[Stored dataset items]
--------------------
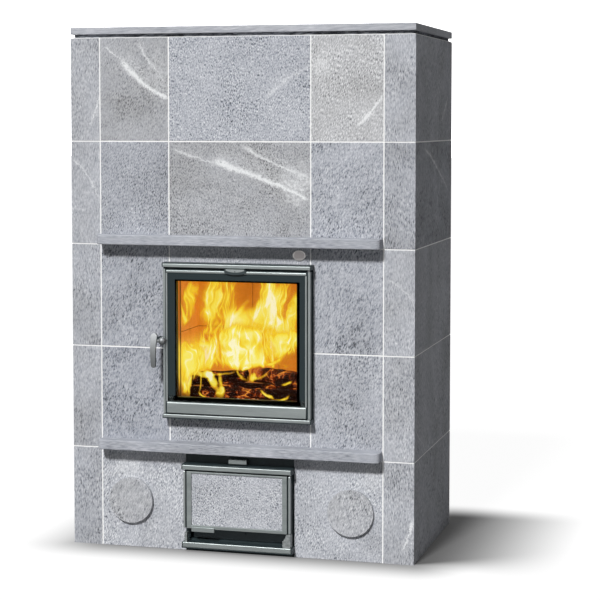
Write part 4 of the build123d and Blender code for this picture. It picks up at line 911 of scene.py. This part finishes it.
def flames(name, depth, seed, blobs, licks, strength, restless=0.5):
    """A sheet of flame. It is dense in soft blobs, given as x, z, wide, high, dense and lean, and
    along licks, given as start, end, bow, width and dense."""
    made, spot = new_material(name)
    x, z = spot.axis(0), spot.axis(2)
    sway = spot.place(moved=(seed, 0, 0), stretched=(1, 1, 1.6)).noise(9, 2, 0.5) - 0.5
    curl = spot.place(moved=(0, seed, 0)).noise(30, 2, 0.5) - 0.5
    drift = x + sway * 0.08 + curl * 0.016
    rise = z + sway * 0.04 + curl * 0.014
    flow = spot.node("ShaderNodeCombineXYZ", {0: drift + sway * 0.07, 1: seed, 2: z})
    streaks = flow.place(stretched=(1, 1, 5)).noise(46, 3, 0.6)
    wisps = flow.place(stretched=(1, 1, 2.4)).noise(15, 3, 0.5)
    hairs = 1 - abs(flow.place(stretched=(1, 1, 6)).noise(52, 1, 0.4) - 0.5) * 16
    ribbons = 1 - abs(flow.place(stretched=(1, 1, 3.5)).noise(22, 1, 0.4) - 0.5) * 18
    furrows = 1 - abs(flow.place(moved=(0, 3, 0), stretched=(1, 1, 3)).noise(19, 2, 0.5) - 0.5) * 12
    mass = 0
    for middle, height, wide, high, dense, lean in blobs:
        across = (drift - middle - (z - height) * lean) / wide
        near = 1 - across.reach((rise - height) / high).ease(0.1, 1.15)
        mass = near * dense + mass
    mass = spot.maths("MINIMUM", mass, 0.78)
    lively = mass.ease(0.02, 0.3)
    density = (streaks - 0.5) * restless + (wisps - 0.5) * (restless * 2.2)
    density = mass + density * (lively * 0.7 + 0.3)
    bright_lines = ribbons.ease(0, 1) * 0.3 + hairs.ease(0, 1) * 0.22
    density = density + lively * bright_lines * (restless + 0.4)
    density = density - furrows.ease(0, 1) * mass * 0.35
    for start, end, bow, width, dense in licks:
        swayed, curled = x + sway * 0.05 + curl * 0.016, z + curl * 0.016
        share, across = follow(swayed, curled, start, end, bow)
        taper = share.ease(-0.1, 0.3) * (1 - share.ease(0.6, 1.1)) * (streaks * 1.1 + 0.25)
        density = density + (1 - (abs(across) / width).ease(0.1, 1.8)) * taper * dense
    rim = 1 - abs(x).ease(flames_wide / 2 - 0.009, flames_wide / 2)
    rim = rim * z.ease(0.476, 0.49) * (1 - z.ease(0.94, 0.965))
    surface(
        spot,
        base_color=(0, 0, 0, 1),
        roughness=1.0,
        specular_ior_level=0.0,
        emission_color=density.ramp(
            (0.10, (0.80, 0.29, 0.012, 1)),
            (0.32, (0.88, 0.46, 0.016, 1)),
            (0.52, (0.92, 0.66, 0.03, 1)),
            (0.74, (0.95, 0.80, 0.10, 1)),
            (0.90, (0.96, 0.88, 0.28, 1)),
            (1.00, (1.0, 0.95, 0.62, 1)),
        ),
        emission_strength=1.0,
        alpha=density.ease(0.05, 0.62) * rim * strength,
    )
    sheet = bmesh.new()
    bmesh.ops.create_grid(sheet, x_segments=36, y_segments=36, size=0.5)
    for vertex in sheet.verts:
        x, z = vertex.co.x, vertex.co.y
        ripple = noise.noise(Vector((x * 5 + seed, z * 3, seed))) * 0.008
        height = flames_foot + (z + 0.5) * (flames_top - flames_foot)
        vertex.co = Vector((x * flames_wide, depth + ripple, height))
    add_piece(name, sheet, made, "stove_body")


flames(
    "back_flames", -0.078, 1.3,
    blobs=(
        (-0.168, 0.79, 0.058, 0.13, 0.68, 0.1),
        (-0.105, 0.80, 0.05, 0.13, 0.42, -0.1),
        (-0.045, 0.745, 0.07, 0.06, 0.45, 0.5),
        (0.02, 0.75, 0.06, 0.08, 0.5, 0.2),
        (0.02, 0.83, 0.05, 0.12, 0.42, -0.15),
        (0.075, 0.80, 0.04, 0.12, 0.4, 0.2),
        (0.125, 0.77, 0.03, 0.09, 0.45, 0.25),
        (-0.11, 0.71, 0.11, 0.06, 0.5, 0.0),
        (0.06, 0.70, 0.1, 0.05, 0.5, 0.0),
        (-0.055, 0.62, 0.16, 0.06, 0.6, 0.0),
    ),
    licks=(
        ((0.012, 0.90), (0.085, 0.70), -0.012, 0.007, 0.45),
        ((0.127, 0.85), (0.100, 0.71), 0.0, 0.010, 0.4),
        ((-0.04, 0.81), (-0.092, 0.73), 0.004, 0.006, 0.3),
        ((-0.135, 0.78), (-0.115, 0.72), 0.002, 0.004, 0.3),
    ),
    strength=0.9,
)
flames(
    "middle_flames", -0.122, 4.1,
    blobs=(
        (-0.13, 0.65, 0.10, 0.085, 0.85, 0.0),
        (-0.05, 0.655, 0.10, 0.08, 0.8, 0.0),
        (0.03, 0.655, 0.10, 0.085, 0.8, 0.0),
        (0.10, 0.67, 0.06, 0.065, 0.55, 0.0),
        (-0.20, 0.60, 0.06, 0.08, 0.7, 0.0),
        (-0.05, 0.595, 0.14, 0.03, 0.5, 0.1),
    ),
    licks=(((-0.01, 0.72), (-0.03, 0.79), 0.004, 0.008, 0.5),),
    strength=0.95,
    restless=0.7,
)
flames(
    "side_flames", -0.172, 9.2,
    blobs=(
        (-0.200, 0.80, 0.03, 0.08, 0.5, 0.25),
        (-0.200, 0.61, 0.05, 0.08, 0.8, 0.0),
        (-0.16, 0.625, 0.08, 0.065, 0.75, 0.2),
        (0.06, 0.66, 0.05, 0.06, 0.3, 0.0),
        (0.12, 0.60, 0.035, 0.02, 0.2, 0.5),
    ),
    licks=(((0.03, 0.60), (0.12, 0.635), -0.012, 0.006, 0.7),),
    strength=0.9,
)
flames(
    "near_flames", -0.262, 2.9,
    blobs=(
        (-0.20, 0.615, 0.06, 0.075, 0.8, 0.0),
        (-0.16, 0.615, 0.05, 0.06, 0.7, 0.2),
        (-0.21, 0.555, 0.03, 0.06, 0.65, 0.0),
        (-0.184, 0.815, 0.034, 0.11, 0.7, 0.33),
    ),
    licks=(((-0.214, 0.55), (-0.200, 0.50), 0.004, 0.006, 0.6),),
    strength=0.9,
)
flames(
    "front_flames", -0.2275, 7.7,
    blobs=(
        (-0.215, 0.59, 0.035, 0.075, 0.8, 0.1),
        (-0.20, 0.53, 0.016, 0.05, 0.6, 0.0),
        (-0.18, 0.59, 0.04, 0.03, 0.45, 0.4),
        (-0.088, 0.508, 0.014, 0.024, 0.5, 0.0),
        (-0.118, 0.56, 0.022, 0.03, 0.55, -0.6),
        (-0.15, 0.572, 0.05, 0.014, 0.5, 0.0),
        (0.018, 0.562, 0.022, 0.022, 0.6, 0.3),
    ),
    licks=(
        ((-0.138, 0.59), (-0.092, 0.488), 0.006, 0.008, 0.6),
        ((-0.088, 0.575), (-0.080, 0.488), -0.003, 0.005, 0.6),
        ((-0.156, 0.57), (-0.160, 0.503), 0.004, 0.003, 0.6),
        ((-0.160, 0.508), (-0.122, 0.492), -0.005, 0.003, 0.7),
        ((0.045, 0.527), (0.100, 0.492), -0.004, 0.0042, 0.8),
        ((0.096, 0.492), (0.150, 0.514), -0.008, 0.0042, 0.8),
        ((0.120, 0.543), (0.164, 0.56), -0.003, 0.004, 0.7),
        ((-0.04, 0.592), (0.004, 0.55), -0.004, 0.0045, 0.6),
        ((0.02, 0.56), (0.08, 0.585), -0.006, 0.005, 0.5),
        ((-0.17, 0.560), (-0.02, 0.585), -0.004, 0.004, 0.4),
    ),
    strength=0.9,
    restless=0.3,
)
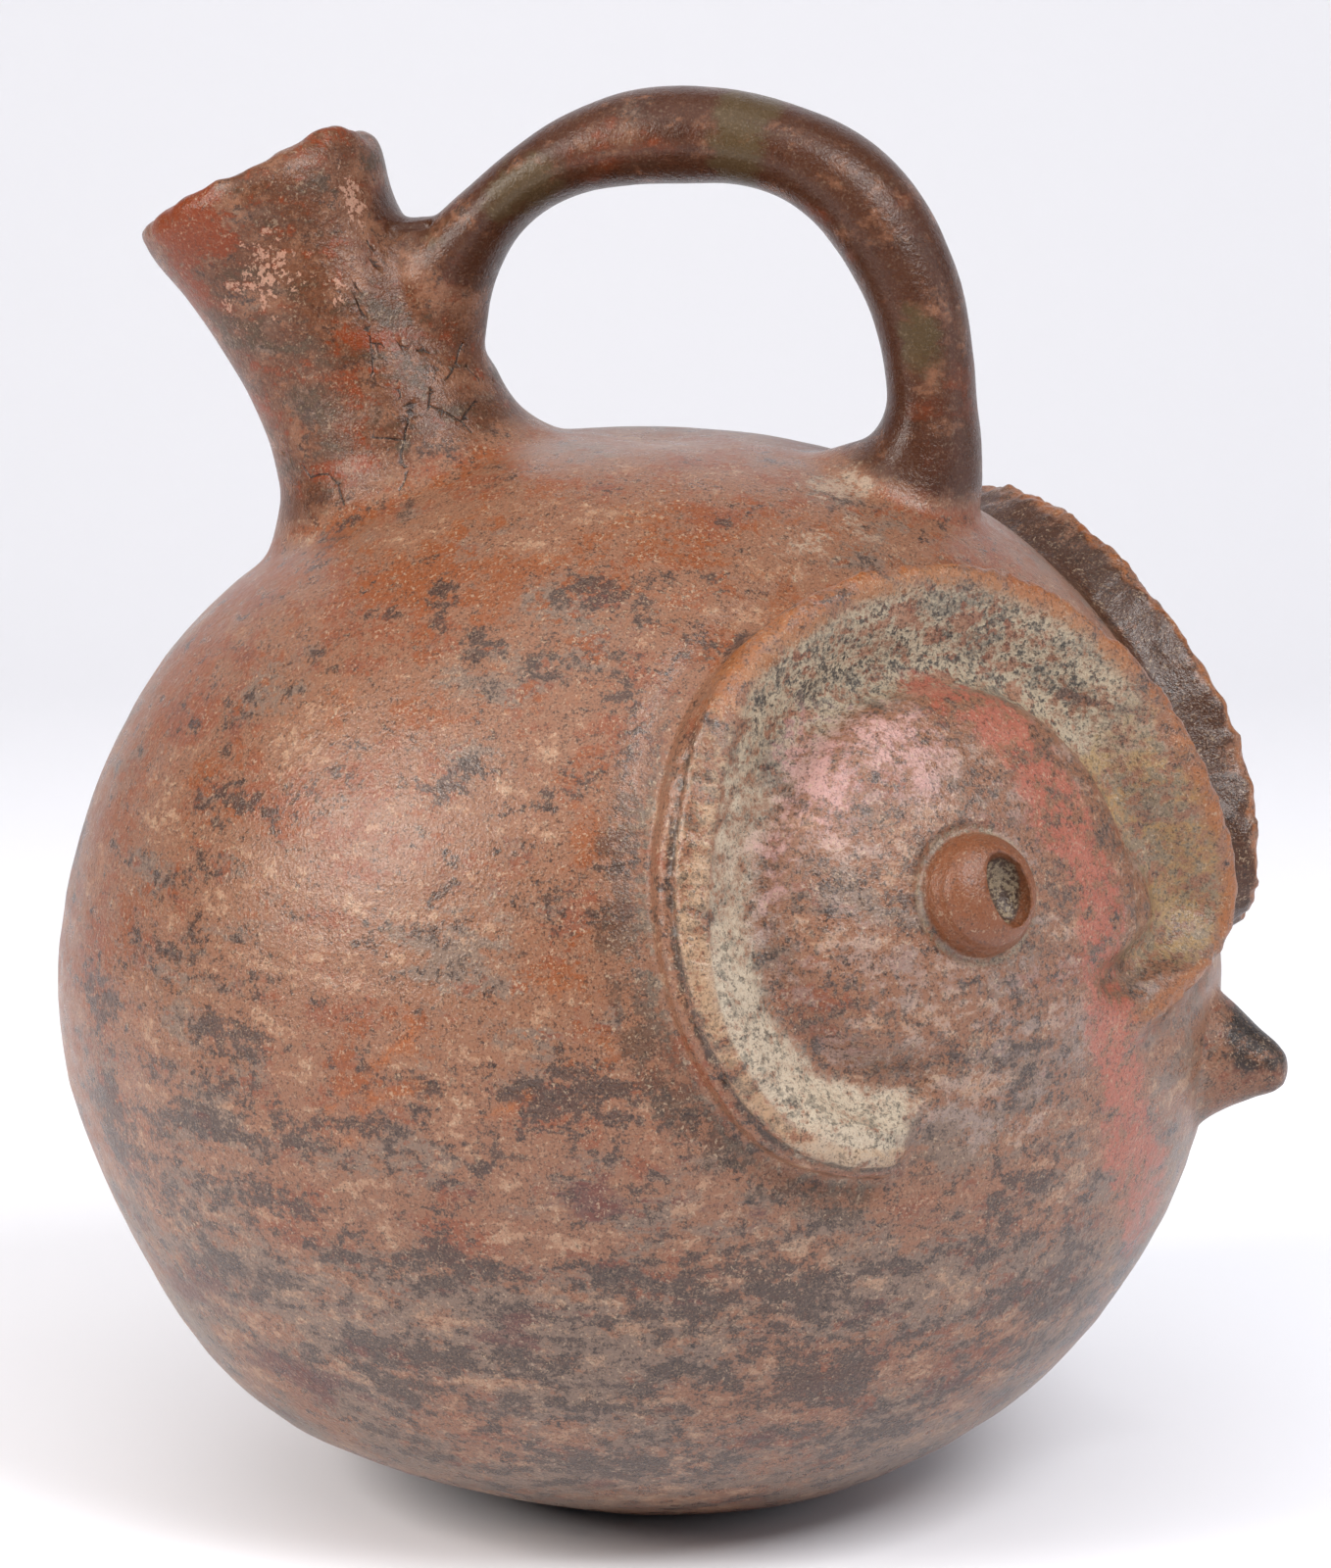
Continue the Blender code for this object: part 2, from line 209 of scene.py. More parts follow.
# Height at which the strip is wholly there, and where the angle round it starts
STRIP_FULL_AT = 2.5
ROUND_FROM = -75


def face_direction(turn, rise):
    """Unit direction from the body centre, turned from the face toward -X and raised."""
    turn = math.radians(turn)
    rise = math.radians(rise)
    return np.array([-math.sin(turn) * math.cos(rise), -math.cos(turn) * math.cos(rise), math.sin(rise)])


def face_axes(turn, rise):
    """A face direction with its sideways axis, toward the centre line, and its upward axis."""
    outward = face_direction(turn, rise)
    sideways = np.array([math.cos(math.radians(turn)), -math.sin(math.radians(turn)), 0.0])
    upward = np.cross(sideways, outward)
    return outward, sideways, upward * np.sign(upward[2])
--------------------
Would you quote everything above from the line containing "Continue the Blender" down to the line containing "ROUND_FROM = -75"? Include both of those lines and nothing else.

▸ Exercise answer
Continue the Blender code for this object: part 2, from line 209 of scene.py. More parts follow.
# Height at which the strip is wholly there, and where the angle round it starts
STRIP_FULL_AT = 2.5
ROUND_FROM = -75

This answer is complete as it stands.